• Task prompt:
Return the full material exactly.

• Supplied material:
_____
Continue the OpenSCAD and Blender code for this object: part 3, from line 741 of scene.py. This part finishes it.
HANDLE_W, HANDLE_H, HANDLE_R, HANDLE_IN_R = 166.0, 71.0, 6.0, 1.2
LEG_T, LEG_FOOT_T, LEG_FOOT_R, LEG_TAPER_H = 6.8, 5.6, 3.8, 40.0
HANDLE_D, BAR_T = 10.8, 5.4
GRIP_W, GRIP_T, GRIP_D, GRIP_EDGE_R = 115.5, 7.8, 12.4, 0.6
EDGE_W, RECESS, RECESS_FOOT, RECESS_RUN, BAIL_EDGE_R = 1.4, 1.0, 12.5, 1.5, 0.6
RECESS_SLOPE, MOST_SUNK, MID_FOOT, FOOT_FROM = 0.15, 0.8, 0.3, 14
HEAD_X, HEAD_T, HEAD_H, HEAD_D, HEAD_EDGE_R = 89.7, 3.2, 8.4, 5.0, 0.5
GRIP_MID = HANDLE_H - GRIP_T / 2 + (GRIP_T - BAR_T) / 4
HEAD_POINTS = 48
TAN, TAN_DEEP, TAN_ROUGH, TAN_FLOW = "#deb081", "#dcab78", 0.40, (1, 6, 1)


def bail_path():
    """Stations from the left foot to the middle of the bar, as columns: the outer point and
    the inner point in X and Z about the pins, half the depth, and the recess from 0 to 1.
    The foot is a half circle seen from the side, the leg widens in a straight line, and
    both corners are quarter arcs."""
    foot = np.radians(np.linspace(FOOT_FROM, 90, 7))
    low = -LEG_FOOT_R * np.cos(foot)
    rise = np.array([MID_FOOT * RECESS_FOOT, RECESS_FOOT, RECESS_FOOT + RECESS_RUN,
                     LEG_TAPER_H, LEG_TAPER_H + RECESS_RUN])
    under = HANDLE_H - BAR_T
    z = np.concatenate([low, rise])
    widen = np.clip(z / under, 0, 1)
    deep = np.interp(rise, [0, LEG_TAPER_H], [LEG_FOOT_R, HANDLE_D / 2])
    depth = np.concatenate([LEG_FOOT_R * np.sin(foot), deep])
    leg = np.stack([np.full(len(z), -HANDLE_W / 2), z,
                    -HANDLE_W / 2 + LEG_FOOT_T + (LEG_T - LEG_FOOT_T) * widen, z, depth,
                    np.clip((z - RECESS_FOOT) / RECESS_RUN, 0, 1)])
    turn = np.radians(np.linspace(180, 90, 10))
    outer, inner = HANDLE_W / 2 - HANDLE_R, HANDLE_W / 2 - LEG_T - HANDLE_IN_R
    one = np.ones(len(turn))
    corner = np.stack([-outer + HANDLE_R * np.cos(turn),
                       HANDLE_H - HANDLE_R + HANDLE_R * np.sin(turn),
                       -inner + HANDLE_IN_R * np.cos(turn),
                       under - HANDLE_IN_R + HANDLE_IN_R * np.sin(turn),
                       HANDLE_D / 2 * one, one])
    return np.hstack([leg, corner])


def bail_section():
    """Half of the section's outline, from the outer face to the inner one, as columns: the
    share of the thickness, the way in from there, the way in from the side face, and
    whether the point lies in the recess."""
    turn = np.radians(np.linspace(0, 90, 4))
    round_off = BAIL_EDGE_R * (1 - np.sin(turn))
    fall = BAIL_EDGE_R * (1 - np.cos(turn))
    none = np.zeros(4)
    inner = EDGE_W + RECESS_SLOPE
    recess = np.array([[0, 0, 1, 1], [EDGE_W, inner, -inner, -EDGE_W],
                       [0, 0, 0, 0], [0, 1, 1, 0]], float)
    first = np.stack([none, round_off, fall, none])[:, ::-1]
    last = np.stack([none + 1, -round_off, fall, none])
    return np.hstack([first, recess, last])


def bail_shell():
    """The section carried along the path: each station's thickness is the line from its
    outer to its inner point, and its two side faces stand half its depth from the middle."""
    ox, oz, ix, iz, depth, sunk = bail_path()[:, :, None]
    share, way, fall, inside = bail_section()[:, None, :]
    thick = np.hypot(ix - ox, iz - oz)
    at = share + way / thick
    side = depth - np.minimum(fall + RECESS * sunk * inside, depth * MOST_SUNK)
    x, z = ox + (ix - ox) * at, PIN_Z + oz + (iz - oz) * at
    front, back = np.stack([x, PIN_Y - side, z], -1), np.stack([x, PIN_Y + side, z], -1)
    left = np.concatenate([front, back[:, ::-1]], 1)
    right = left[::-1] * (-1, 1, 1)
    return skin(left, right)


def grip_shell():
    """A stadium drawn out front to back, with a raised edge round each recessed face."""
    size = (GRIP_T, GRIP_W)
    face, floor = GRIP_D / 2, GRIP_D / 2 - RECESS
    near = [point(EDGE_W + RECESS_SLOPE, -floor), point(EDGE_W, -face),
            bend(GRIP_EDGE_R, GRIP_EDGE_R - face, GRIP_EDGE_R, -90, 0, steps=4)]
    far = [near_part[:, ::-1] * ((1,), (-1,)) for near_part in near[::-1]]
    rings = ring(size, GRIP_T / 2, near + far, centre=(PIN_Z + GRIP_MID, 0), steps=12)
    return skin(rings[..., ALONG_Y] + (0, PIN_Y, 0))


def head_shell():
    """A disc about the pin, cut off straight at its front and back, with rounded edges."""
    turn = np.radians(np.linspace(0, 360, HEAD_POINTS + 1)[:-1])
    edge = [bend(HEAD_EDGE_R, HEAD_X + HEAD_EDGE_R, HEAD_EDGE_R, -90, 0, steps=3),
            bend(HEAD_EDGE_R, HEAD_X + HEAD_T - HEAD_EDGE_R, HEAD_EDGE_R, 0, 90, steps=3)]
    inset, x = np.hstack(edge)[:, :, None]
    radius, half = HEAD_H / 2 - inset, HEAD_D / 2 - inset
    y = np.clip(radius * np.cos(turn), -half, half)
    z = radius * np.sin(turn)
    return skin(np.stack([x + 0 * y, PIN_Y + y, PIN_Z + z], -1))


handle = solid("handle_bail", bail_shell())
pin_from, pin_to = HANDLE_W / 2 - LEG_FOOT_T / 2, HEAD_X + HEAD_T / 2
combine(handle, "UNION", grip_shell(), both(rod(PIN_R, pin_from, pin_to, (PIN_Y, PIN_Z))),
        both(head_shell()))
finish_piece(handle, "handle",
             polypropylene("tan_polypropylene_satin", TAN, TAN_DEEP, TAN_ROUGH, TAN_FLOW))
_____
• Result:
Continue the OpenSCAD and Blender code for this object: part 3, from line 741 of scene.py. This part finishes it.
HANDLE_W, HANDLE_H, HANDLE_R, HANDLE_IN_R = 166.0, 71.0, 6.0, 1.2
LEG_T, LEG_FOOT_T, LEG_FOOT_R, LEG_TAPER_H = 6.8, 5.6, 3.8, 40.0
HANDLE_D, BAR_T = 10.8, 5.4
GRIP_W, GRIP_T, GRIP_D, GRIP_EDGE_R = 115.5, 7.8, 12.4, 0.6
EDGE_W, RECESS, RECESS_FOOT, RECESS_RUN, BAIL_EDGE_R = 1.4, 1.0, 12.5, 1.5, 0.6
RECESS_SLOPE, MOST_SUNK, MID_FOOT, FOOT_FROM = 0.15, 0.8, 0.3, 14
HEAD_X, HEAD_T, HEAD_H, HEAD_D, HEAD_EDGE_R = 89.7, 3.2, 8.4, 5.0, 0.5
GRIP_MID = HANDLE_H - GRIP_T / 2 + (GRIP_T - BAR_T) / 4
HEAD_POINTS = 48
TAN, TAN_DEEP, TAN_ROUGH, TAN_FLOW = "#deb081", "#dcab78", 0.40, (1, 6, 1)


def bail_path():
    """Stations from the left foot to the middle of the bar, as columns: the outer point and
    the inner point in X and Z about the pins, half the depth, and the recess from 0 to 1.
    The foot is a half circle seen from the side, the leg widens in a straight line, and
    both corners are quarter arcs."""
    foot = np.radians(np.linspace(FOOT_FROM, 90, 7))
    low = -LEG_FOOT_R * np.cos(foot)
    rise = np.array([MID_FOOT * RECESS_FOOT, RECESS_FOOT, RECESS_FOOT + RECESS_RUN,
                     LEG_TAPER_H, LEG_TAPER_H + RECESS_RUN])
    under = HANDLE_H - BAR_T
    z = np.concatenate([low, rise])
    widen = np.clip(z / under, 0, 1)
    deep = np.interp(rise, [0, LEG_TAPER_H], [LEG_FOOT_R, HANDLE_D / 2])
    depth = np.concatenate([LEG_FOOT_R * np.sin(foot), deep])
    leg = np.stack([np.full(len(z), -HANDLE_W / 2), z,
                    -HANDLE_W / 2 + LEG_FOOT_T + (LEG_T - LEG_FOOT_T) * widen, z, depth,
                    np.clip((z - RECESS_FOOT) / RECESS_RUN, 0, 1)])
    turn = np.radians(np.linspace(180, 90, 10))
    outer, inner = HANDLE_W / 2 - HANDLE_R, HANDLE_W / 2 - LEG_T - HANDLE_IN_R
    one = np.ones(len(turn))
    corner = np.stack([-outer + HANDLE_R * np.cos(turn),
                       HANDLE_H - HANDLE_R + HANDLE_R * np.sin(turn),
                       -inner + HANDLE_IN_R * np.cos(turn),
                       under - HANDLE_IN_R + HANDLE_IN_R * np.sin(turn),
                       HANDLE_D / 2 * one, one])
    return np.hstack([leg, corner])


def bail_section():
    """Half of the section's outline, from the outer face to the inner one, as columns: the
    share of the thickness, the way in from there, the way in from the side face, and
    whether the point lies in the recess."""
    turn = np.radians(np.linspace(0, 90, 4))
    round_off = BAIL_EDGE_R * (1 - np.sin(turn))
    fall = BAIL_EDGE_R * (1 - np.cos(turn))
    none = np.zeros(4)
    inner = EDGE_W + RECESS_SLOPE
    recess = np.array([[0, 0, 1, 1], [EDGE_W, inner, -inner, -EDGE_W],
                       [0, 0, 0, 0], [0, 1, 1, 0]], float)
    first = np.stack([none, round_off, fall, none])[:, ::-1]
    last = np.stack([none + 1, -round_off, fall, none])
    return np.hstack([first, recess, last])


def bail_shell():
    """The section carried along the path: each station's thickness is the line from its
    outer to its inner point, and its two side faces stand half its depth from the middle."""
    ox, oz, ix, iz, depth, sunk = bail_path()[:, :, None]
    share, way, fall, inside = bail_section()[:, None, :]
    thick = np.hypot(ix - ox, iz - oz)
    at = share + way / thick
    side = depth - np.minimum(fall + RECESS * sunk * inside, depth * MOST_SUNK)
    x, z = ox + (ix - ox) * at, PIN_Z + oz + (iz - oz) * at
    front, back = np.stack([x, PIN_Y - side, z], -1), np.stack([x, PIN_Y + side, z], -1)
    left = np.concatenate([front, back[:, ::-1]], 1)
    right = left[::-1] * (-1, 1, 1)
    return skin(left, right)


def grip_shell():
    """A stadium drawn out front to back, with a raised edge round each recessed face."""
    size = (GRIP_T, GRIP_W)
    face, floor = GRIP_D / 2, GRIP_D / 2 - RECESS
    near = [point(EDGE_W + RECESS_SLOPE, -floor), point(EDGE_W, -face),
            bend(GRIP_EDGE_R, GRIP_EDGE_R - face, GRIP_EDGE_R, -90, 0, steps=4)]
    far = [near_part[:, ::-1] * ((1,), (-1,)) for near_part in near[::-1]]
    rings = ring(size, GRIP_T / 2, near + far, centre=(PIN_Z + GRIP_MID, 0), steps=12)
    return skin(rings[..., ALONG_Y] + (0, PIN_Y, 0))


def head_shell():
    """A disc about the pin, cut off straight at its front and back, with rounded edges."""
    turn = np.radians(np.linspace(0, 360, HEAD_POINTS + 1)[:-1])
    edge = [bend(HEAD_EDGE_R, HEAD_X + HEAD_EDGE_R, HEAD_EDGE_R, -90, 0, steps=3),
            bend(HEAD_EDGE_R, HEAD_X + HEAD_T - HEAD_EDGE_R, HEAD_EDGE_R, 0, 90, steps=3)]
    inset, x = np.hstack(edge)[:, :, None]
    radius, half = HEAD_H / 2 - inset, HEAD_D / 2 - inset
    y = np.clip(radius * np.cos(turn), -half, half)
    z = radius * np.sin(turn)
    return skin(np.stack([x + 0 * y, PIN_Y + y, PIN_Z + z], -1))


handle = solid("handle_bail", bail_shell())
pin_from, pin_to = HANDLE_W / 2 - LEG_FOOT_T / 2, HEAD_X + HEAD_T / 2
combine(handle, "UNION", grip_shell(), both(rod(PIN_R, pin_from, pin_to, (PIN_Y, PIN_Z))),
        both(head_shell()))
finish_piece(handle, "handle",
             polypropylene("tan_polypropylene_satin", TAN, TAN_DEEP, TAN_ROUGH, TAN_FLOW))